ISTAT: non esistono più la classe operaia né la piccola borghesia

Pubblicato il rapporto annuale che traccia un profilo socio economico del Paese

Il rapporto annuale dell’ISTAT è un documento complesso, che da solo meriterebbe l’intervento di esperti per tradurre al pubblico i significati delle rilevazioni effettuate.
Quello che noi abbiamo pensato di estrapolare riguarda la situazione delle classi sociali in Italia.
Rispetto al 68, si sono disgregate le vecchie classi sociali. La classe operaia non esiste più, così come è scomparsa la piccola borghesia.
Questo è l’effetto dell’appiattimento della distribuzione dei redditi. Lee spese cosiddette necessarie hanno reso uguali i problemi e pertanto anche i comportamenti sociali.
La crisi ha fatto scomparire le professioni intermedie e ha spinto verso il basso la qualificazione media.
 
Quello che preoccupa di più è quel milione e 600 mila famiglie in stato di povertà assoluta. La soglia di povertà è stabilita nella misura di un reddito annuale pari alla metà delle retribuzioni minime del paese.
Inoltre, il 28,7% della popolazione è a rischio di povertà o di esclusione sociale.

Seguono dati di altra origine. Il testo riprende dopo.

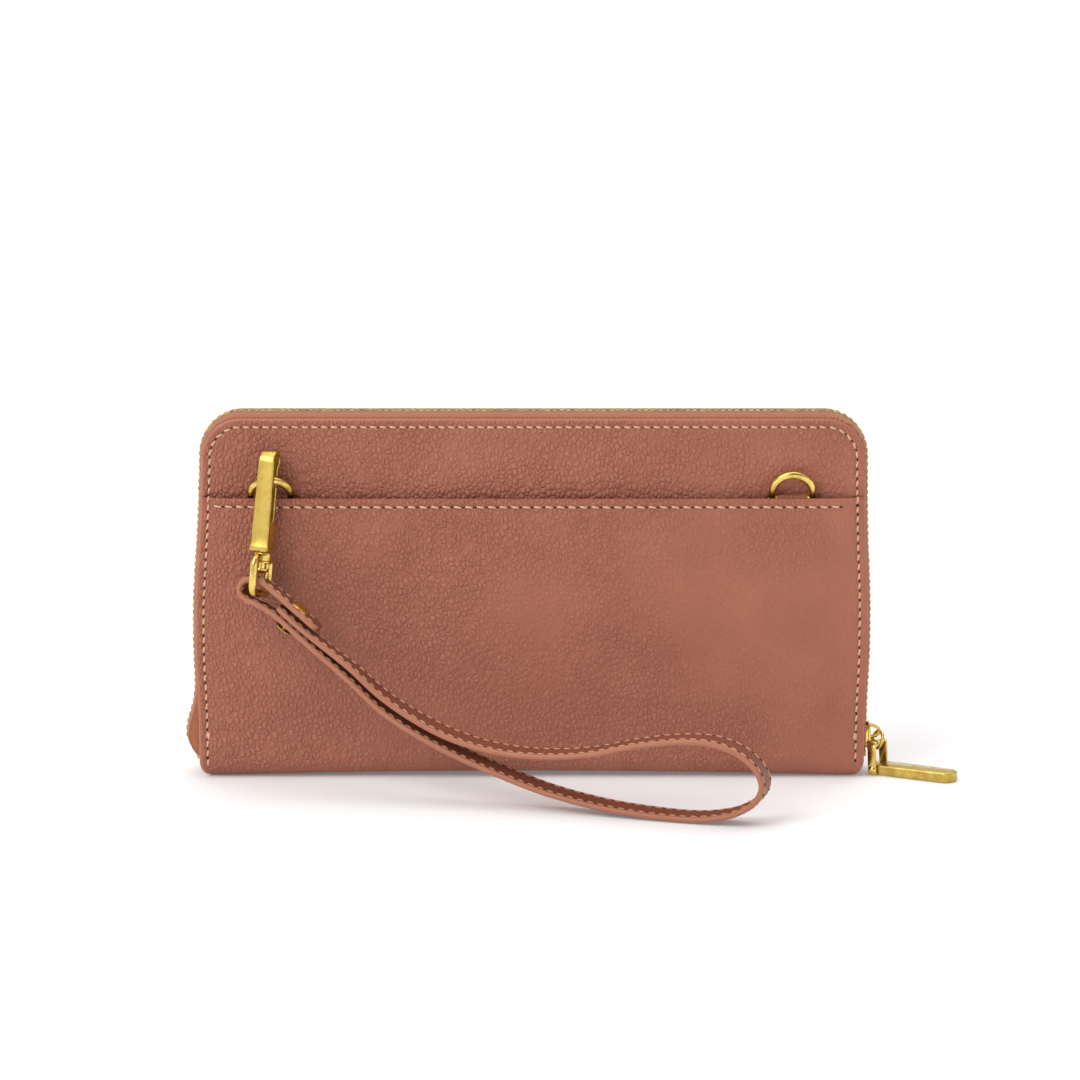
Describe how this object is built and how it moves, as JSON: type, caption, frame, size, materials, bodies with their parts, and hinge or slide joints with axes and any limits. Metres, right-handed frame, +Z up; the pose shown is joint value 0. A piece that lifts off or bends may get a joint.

Il 64% delle disuguaglianze, precisa l’ISTAT, è dato dai redditi da lavoro uniti a quelli di capitale. L’appartamento ereditato è una forte discriminante sociale, mentre le pensioni sociali contribuiscono alle diseguaglianze nella misura del 20%.
Infine, il 70% degli under 35 vive ancora con i genitori. D’altronde, negli anni ’70 il matrimonio era la via più diffusa per lasciare la famiglia, che a sua volta significava «libertà». Oggi i ragazzi non si sentono limitare la libertà solo perché vivono nella famiglia dei genitori.